このビルでは、カメラやセンサーが室内外に設置され、以下のようなデータを収集します。
これらの情報は、快適な環境の提供と効率的なビルの管理に活用されます。
また、テナントやビル利用者に向けて、リアルタイムな情報提供が行われ、スマートな生活環境を実現しています。
The Edge(オランダ)
The Edgeは5階建てのオフィスビルで、欧州で最高水準の環境性能を誇るオランダ・アムステルダムのスマートビルです。
このビルには、およそ28,000個のセンサーが組み込まれていて、従業員の効率的な働き方や快適な生活をサポートしています。
例えば、従業員が車で到着するとシステムが空きスペースへと自動的に案内することや、アプリを使って暖房や照明などを操作することも可能です。

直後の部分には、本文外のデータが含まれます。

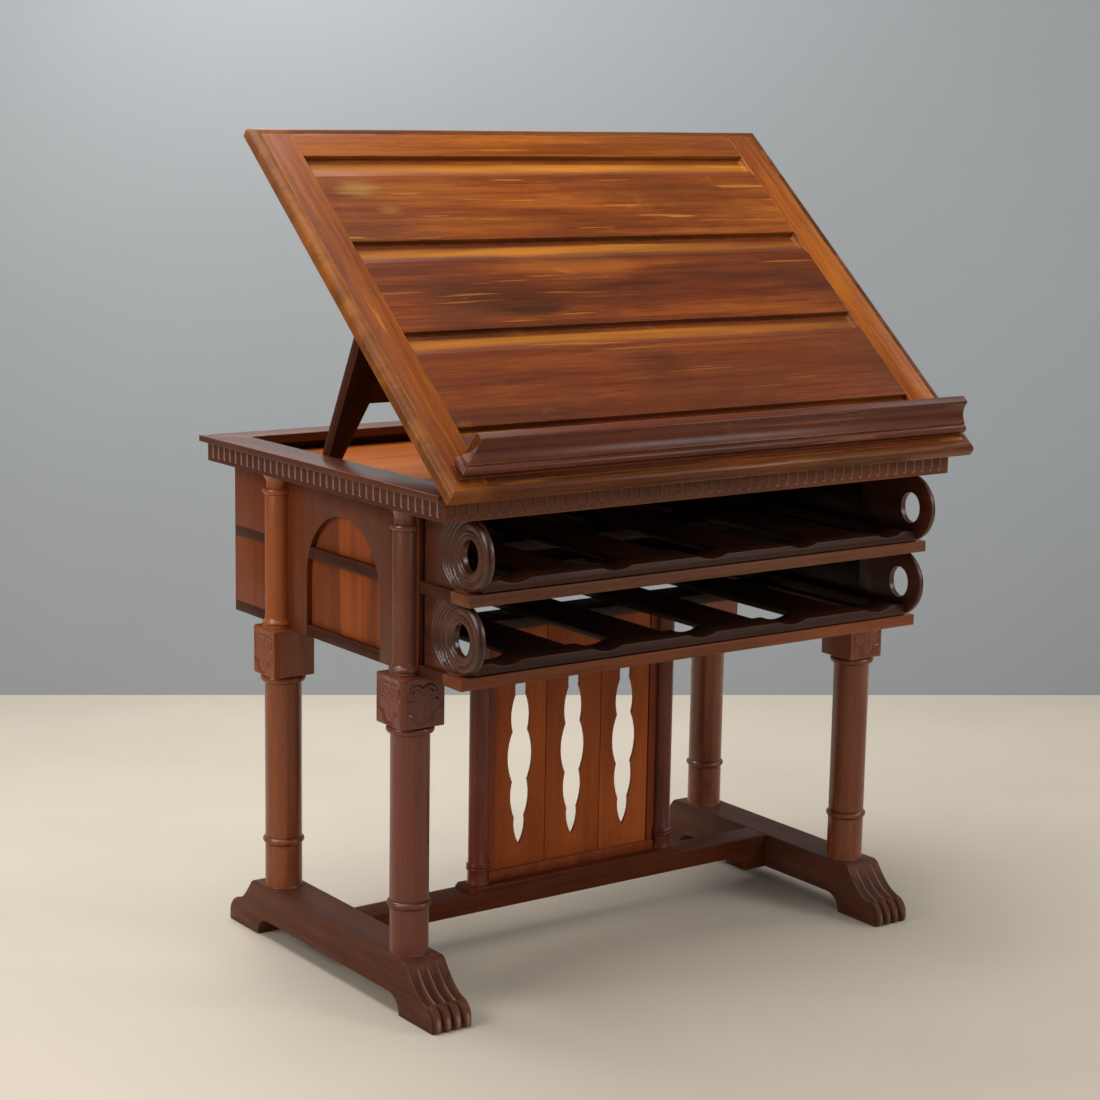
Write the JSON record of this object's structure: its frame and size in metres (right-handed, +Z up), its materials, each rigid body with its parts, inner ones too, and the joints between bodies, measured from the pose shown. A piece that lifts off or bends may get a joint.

The Edgeは、その高い環境性能と先進的な働き方が世界中で注目されています。
まとめ
スマートビルはIoT技術やAI技術を駆使して、利用者の利便性・安全性を向上させることを目的とした建物です。
スマートビルにおいては、センサーやカメラなどのエッジデバイス(ネットワークの末端に接続された機器)によるデータ収集や、AIを用いたリアルタイムでのデータ解析が必要不可欠です。
これらの技術を活用することで、ビル管理者や利用者は多くのメリットを享受できます。
今後、日本でも普及・進化が予想されているため、目が離せません。